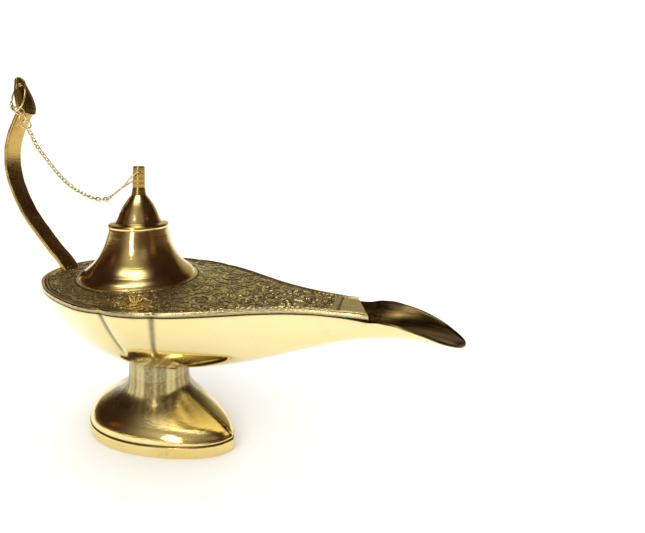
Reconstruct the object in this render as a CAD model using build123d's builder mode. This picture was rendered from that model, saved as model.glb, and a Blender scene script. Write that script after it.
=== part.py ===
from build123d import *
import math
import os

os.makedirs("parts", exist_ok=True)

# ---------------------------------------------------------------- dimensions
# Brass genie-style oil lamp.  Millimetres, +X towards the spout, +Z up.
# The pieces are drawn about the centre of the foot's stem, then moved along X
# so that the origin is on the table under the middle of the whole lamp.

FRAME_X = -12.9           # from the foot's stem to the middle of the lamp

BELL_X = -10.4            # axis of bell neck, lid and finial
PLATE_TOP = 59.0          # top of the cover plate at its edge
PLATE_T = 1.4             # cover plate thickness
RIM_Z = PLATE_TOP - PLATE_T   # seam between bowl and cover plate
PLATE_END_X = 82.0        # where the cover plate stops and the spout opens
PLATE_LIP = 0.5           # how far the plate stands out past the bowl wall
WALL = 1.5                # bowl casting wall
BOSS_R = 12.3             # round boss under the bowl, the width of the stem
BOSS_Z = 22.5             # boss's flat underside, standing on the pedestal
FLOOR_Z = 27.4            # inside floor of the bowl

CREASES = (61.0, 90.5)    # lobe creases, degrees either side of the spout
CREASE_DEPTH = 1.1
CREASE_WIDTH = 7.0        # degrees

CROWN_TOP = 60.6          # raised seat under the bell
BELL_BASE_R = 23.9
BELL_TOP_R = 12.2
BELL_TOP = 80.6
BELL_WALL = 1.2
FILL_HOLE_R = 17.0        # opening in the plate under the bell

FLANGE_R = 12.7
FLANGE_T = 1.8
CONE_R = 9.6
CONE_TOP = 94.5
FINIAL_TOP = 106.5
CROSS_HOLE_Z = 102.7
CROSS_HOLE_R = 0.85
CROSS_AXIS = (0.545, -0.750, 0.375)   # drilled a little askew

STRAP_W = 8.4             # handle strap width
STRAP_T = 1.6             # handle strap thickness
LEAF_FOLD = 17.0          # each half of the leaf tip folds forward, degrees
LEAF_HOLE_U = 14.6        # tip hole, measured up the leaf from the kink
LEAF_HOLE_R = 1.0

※

To be done
Write the data back out verbatim.

Exercise output
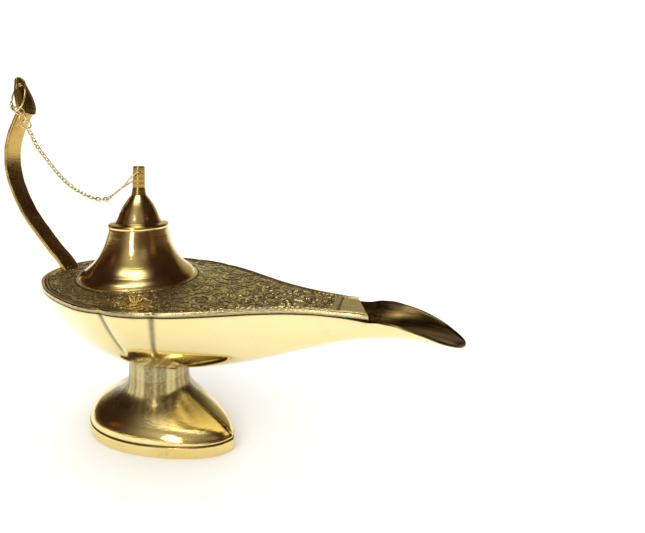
Reconstruct the object in this render as a CAD model using build123d's builder mode. This picture was rendered from that model, saved as model.glb, and a Blender scene script. Write that script after it.
=== part.py ===
from build123d import *
import math
import os

os.makedirs("parts", exist_ok=True)

# ---------------------------------------------------------------- dimensions
# Brass genie-style oil lamp.  Millimetres, +X towards the spout, +Z up.
# The pieces are drawn about the centre of the foot's stem, then moved along X
# so that the origin is on the table under the middle of the whole lamp.

FRAME_X = -12.9           # from the foot's stem to the middle of the lamp

BELL_X = -10.4            # axis of bell neck, lid and finial
PLATE_TOP = 59.0          # top of the cover plate at its edge
PLATE_T = 1.4             # cover plate thickness
RIM_Z = PLATE_TOP - PLATE_T   # seam between bowl and cover plate
PLATE_END_X = 82.0        # where the cover plate stops and the spout opens
PLATE_LIP = 0.5           # how far the plate stands out past the bowl wall
WALL = 1.5                # bowl casting wall
BOSS_R = 12.3             # round boss under the bowl, the width of the stem
BOSS_Z = 22.5             # boss's flat underside, standing on the pedestal
FLOOR_Z = 27.4            # inside floor of the bowl

CREASES = (61.0, 90.5)    # lobe creases, degrees either side of the spout
CREASE_DEPTH = 1.1
CREASE_WIDTH = 7.0        # degrees

CROWN_TOP = 60.6          # raised seat under the bell
BELL_BASE_R = 23.9
BELL_TOP_R = 12.2
BELL_TOP = 80.6
BELL_WALL = 1.2
FILL_HOLE_R = 17.0        # opening in the plate under the bell

FLANGE_R = 12.7
FLANGE_T = 1.8
CONE_R = 9.6
CONE_TOP = 94.5
FINIAL_TOP = 106.5
CROSS_HOLE_Z = 102.7
CROSS_HOLE_R = 0.85
CROSS_AXIS = (0.545, -0.750, 0.375)   # drilled a little askew

STRAP_W = 8.4             # handle strap width
STRAP_T = 1.6             # handle strap thickness
LEAF_FOLD = 17.0          # each half of the leaf tip folds forward, degrees
LEAF_HOLE_U = 14.6        # tip hole, measured up the leaf from the kink
LEAF_HOLE_R = 1.0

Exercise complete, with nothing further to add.